Yo habité el país del que Celia y Yunior dan cuentas en este libro. Reconozco la fisonomía de una época, las particularidades que la hacen mía de esa forma definitiva que solo la juventud primera puede tramitar. Se trata, aquella, de una Cuba que tiene muy poco que ver con la de hoy y, no obstante, sigue siendo la misma. Quizá una de las cuestiones que la publicación deja meridianamente clara es que el pulso por la representación resulta clave para el Estado en la misma medida en que lo es para la sociedad civil. En cierto momento, Celia-Yunior afirman que hicieron “obras en Cuba que consideramos censurables: “Bojeo”, “Contra­seña VHS” (2005-06), “La escucha” (2011), pero estuvieron en espacios institucio­nales, entonces pasaban con tranquilidad, primero porque los censores son malos lectores; segundo, porque consideran que las galerías y centros de arte son visitadas por un gremio muy cerrado y pequeño y, por tanto, no repercute en la mayoría de la población.” Esto es, el Estado tiene un margen de permisibilidad, ciertas transgresiones con las que sabe cómo lidiar y que figuran, de antemano, en el horizonte de lo esperable. La institución arte es una de esas gaveticas en la que muchas cosas se hallan bajo control. Lo que logra escapar a esa vigilancia disciplinaria, sin embargo, trae consigo la semilla del disenso y echa a rodar la voz que cuestiona, versiona, fabula y sabe que es posible darle la vuelta a las cosas como si de un calcetín se tratara. Las iniciativas artivistas de los últimos años demuestran cuán efectivos pueden ser estos ejercicios libertarios y el inmenso temor que generan entre quienes cultivan el hábito vírico de la replicación a como dé lugar.   

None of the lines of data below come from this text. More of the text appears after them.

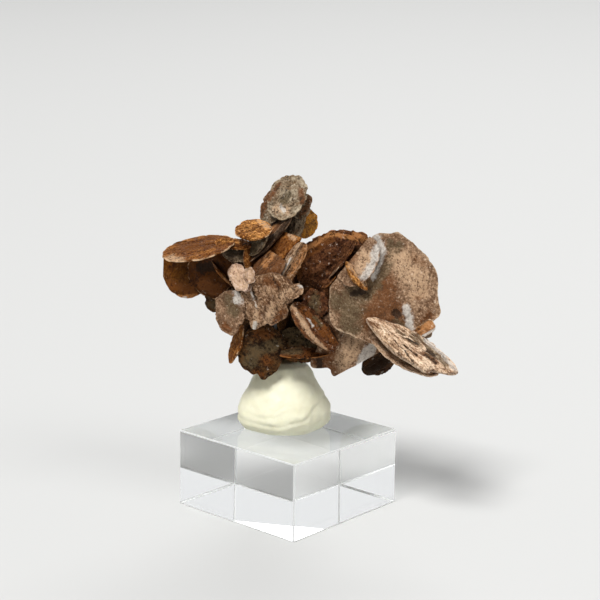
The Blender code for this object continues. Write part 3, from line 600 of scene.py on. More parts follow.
            ("crackShadeAndStain", (-4.0, -1.8), (4.0, -2.0), 0.5))),
    "towerRear": dict(
        at=(0.1, 1.2, 46.3), face=(-29, 19, 75), size=(7.5, 5.0, 2.6), finish="grey", bright=0.3),
    "amberDisc": dict(
        at=(2.3, 2.2, 46.8), face=(14, 12, 78), size=(5.0, 3.8, 1.4), finish="amber", bright=0.8,
        ragged=1.4, marks=(("crackShadeAndStain", (-1.6, 1.0), (-0.6, 0.9), 0.6),)),
    "capDisc": dict(
        at=(-5.9, -4.0, 46.4), face=(-8, 65, 7), size=(5.9, 5.8, 1.3), finish="golden", flow=20, bright=1.0,
        rim=0.9, breaks=((-103, 2.4),), marks=(("cream", (1.0, 2.2), (2.2, 0.6), 0.5),)),
    "capRoot": dict(
        at=(-5.0, -3.0, 44.6), face=(-38, 28, 74), size=(5.2, 3.4, 1.8), finish="grey", bright=0.3,
        marks=(("olive", (-1.5, 0.0), (1.5, 0.0), 1.2),)),
    "footBlade": dict(
        at=(-4.5, -3.5, 27.1), face=(7, -2, 81), size=(9.0, 7.8, 3.0), finish="dark", flow=55, bright=0.7,
        rim=0.15, ragged=0.7, corners=((-168, 7, 0.7), (177, 8, -0.6), (156, 12, -0.5), (-112, 16, -0.3)),
        marks=(("olive", (0.0, 1.0), (-1.6, 1.6), 1.3), ("rust", (2.9, -0.6), (2.9, 1.2), 0.7),
            ("rust", (-1.6, -1.4), (-0.6, -0.2), 0.7), ("olive", (1.5, -1.8), (0.4, 0.4), 1.0),
            ("rust", (-3.4, 0.4), (-3.8, -0.8), 0.4))),
    "footBladeRight": dict(
        at=(1.8, -1.5, 27.7), face=(10, -3, -8), size=(10.2, 6.0, 2.2), finish="dark", rim=0.15,
        marks=(("rust", (-2.6, -2.2), (3.6, -1.0), 0.6), ("olive", (-2.6, 1.8), (2.0, 1.0), 1.7))),
    "footSpear": dict(
        at=(2.3, -4.7, 26.8), face=(-4, 66, 5), size=(9.6, 2.8, 0.9), finish="rust", point=1.5, flow=4,
        bright=0.35, rim=0.6, ragged=1.8, breaks=((172, 3.7),),
        marks=(("rust", (-2.0, -0.5), (3.4, -0.2), 0.8), ("olive", (-3.4, 0.4), (-1.0, 0.4), 0.8))),
    "leftSplinter": dict(
        at=(-8.3, -4.2, 28.2), face=(-62, 16, 82), size=(7.4, 3.4, 1.1), finish="golden", point=1.6,
        bright=0.4, rim=0.7),
    "recessBlade": dict(
        at=(1.6, 0.5, 30.3), face=(7, 24, 18), size=(8.0, 6.4, 2.0), finish="dark",
        marks=(("olive", (-3.0, 0.4), (1.0, 0.6), 1.5),)),
    "recessLeft": dict(at=(-6.5, -0.5, 31.5), face=(-20, 10, 40), size=(8.0, 6.5, 1.8), finish="dark"),
}
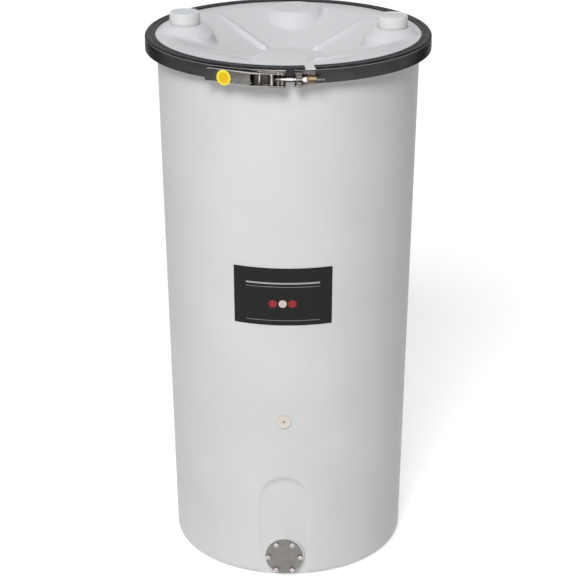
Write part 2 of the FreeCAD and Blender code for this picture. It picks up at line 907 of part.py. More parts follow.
def strap_form(radius, join_stand, end_angle):
    """Teardrop round the trunnion that runs out onto the band."""
    half = trunnion_length / 2
    loop = post(trunnion_point, radius, clasp_height - half, clasp_height + half)
    toward = (trunnion_point * 1.0).normalize()
    tail = slab([
        corner(trunnion_point - toward * radius),
        corner(trunnion_point + toward * radius),
        corner(around(strap_join_angle, join_stand)),
        corner(around(end_angle, join_stand)),
        corner(around(end_angle, -strap_foot_thickness)),
    ], clasp_height - half, clasp_height + half)
    return loop.fuse(tail)


def make_trunnion_strap():
    inner_radius = trunnion_radius + strap_gap
    outside = strap_form(inner_radius + strap_thickness, strap_foot_thickness, strap_end_angle)
    inside = strap_form(inner_radius, strap_foot_thickness - strap_thickness, strap_join_angle)
    inside = inside.cut(post(ORIGIN, band_radius + weld_gap + strap_thickness, 0, cap_top))
    strap = outside.cut(inside).cut(post(ORIGIN, band_radius + weld_gap, 0, cap_top))
    window_from = around(trunnion_angle, 0).x - 2 * trunnion_radius
    window_to = around(strap_join_angle, 0).x
    window = Part.makeBox(window_to - window_from, band_radius, strap_window,
                          Vector(window_from, -1.5 * band_radius, clasp_height - strap_window / 2))
    return strap.cut(window).removeSplitter()


def make_all():
    """Every piece by its name."""
    left, right = neck_points()
    return {
        "tank_body": make_tank_body(),
        "rim_gasket": make_rim_gasket(),
        "outlet_gasket": make_outlet_gasket(),
        "outlet_plate": make_outlet_plate(),
        "outlet_bolts": make_outlet_bolts(),
        "outlet_inserts": make_outlet_inserts(),
        "sample_port_bush": make_port_bush(),
        "sample_port_seal": make_port_seal(),
        "sample_port_nut": make_port_nut(),
        "sample_port_plug": make_port_plug(),
        "front_label": make_label(),
        "lid": make_lid(),
        "left_cap": make_cap(left),
        "left_cap_seal": make_cap_seal(left),
        "right_cap": make_cap(right),
        "right_cap_seal": make_cap_seal(right),
        "clamp_liner": make_liner(),
        "clamp_band": make_band(),
        "clamp_tongue": make_tongue(),
        "latch_frame": make_latch_frame(),
        "lever_rivets": make_lever_rivets(),
        "stop_pin": make_stop_pin(),
        "latch_lever": make_lever(),
        "barrel_pin": make_barrel_pin(),
        "lever_tag": make_lever_tag(),
        "eye_bolt": make_eye_bolt(),
        "bolt_sleeve": make_bolt_sleeve(),
        "adjusting_nut": make_adjusting_nut(),
        "trunnion": make_trunnion(),
        "trunnion_strap": make_trunnion_strap(),
    }


def say(name, shape):
    box = shape.BoundBox
    print(f"{name:18s} solids {len(shape.Solids)} valid {shape.isValid()} "
          f"volume {shape.Volume / 1000:9.2f} cm3 "
          f"x {box.XMin:7.1f} {box.XMax:7.1f} y {box.YMin:7.1f} {box.YMax:7.1f} "
          f"z {box.ZMin:7.1f} {box.ZMax:7.1f}")


def main():
    os.makedirs("parts", exist_ok=True)
    for name, shape in make_all().items():
        shape.exportStep(f"parts/{name}.step")
        say(name, shape)
    print("pivot", pivot_point, "barrel", barrel_point, "trunnion", trunnion_point)
    print("bolt line", bolt_line)


main()
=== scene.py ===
import json
import math

import bmesh
import bpy
from mathutils import Matrix, Vector


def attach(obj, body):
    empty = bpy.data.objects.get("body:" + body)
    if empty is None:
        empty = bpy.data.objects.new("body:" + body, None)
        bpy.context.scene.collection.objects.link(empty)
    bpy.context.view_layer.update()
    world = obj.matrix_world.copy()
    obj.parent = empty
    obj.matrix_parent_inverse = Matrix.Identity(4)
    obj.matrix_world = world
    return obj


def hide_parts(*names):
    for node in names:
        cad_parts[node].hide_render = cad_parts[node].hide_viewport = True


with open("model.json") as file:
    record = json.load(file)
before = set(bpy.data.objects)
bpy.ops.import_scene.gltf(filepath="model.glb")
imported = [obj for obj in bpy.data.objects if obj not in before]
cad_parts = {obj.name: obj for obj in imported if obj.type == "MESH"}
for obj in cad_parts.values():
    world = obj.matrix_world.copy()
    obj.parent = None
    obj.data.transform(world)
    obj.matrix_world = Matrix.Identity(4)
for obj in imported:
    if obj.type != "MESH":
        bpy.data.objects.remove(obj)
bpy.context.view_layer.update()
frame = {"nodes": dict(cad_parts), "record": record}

print("frame loaded:", len(frame["nodes"]), "pieces")


# node helpers

def newFinish(name, colour, roughness, metallic=0.0):
    finish = bpy.data.materials.new(name)
    finish.use_nodes = True
    nodes, links = finish.node_tree.nodes, finish.node_tree.links
    shader = nodes["Principled BSDF"]
    shader.inputs["Base Color"].default_value = (*colour, 1)
    shader.inputs["Roughness"].default_value = roughness
    shader.inputs["Metallic"].default_value = metallic
    return finish, nodes, links, shader


def objectPoints(nodes, links, scale=(1, 1, 1)):
    place = nodes.new("ShaderNodeTexCoord")
    mapping = nodes.new("ShaderNodeMapping")
    mapping.inputs["Scale"].default_value = scale
    links.new(place.outputs["Object"], mapping.inputs["Vector"])
    return mapping.outputs["Vector"]


def calculate(nodes, links, operation, first, second=0.0, third=None):
    node = nodes.new("ShaderNodeMath")
    node.operation = operation
    for socket, value in zip(node.inputs, (first, second, third)):
        if value is None:
            continue
        if isinstance(value, (int, float)):
            socket.default_value = value
        else:
            links.new(value, socket)
    return node.outputs["Value"]


def objectAxes(nodes, links):
    place = nodes.new("ShaderNodeTexCoord")
    parts = nodes.new("ShaderNodeSeparateXYZ")
    links.new(place.outputs["Object"], parts.inputs["Vector"])
    return parts.outputs


def aroundPoints(nodes, links, along, up):
    # points stretched for marks that run round the tank, the angle round it and the height
    axes = objectAxes(nodes, links)
    turned = calculate(nodes, links, "MULTIPLY", axes["Y"], -1.0)
    angle = calculate(nodes, links, "ARCTAN2", axes["X"], turned)
    joined = nodes.new("ShaderNodeCombineXYZ")
    links.new(calculate(nodes, links, "MULTIPLY", angle, along), joined.inputs["X"])
    links.new(calculate(nodes, links, "MULTIPLY", axes["Z"], up), joined.inputs["Y"])
    return joined.outputs["Vector"], angle, axes["Z"]


def noiseFrom(nodes, links, points, scale, detail=3.0, roughness=0.5):
    noise = nodes.new("ShaderNodeTexNoise")
    noise.inputs["Scale"].default_value = scale
    noise.inputs["Detail"].default_value = detail
    noise.inputs["Roughness"].default_value = roughness
    links.new(points, noise.inputs["Vector"])
    return noise.outputs["Fac"]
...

Futuro cósmico: certificado, garantizado narra la Cuba de inicios de los dos mil a través de la praxis transfronteriza del colectivo artístico conformado por Celia González y Yunior Aguiar. Pero el libro, claro, es más que eso. Funciona como una suerte de archivo sui géneris de lo que hemos sido y desde donde es posible “produ­cir una idea de futuro” distinta a la que nos ha condenado el inmovilismo totalitario por los siglos de los siglos. Cualquier movimiento en esta dirección, cualquier amago por “colocar un mundo en otro” y hacer visible aquello que se quiere ocultar, pasa necesariamente por el territorio de lo común. Ante la pregunta final sobre cómo gestionar un país futuro sin futuro, Celia y Yunior apuestan por crear comunidad, incluso si ese proceso deba articularse desde la fractura y la dispersión del destierro. Y de alguna manera el libro es también eso: una historia doméstica de nuestra comunidad. La escritura perfecta, me digo, para definir el sitio real de la Cuba que busco.    


[1] Montalbetti, Mario (2021). «La nuestra es una época visual», en Gerber, Verónica (Ed.), En una orilla brumosa. Gris Tormenta, Querétaro: México.

[2] Rancière, Jacques (2019). Disenso. Ensayos sobre estética y política. Fondo de Cultura Económica, Ciudad de México.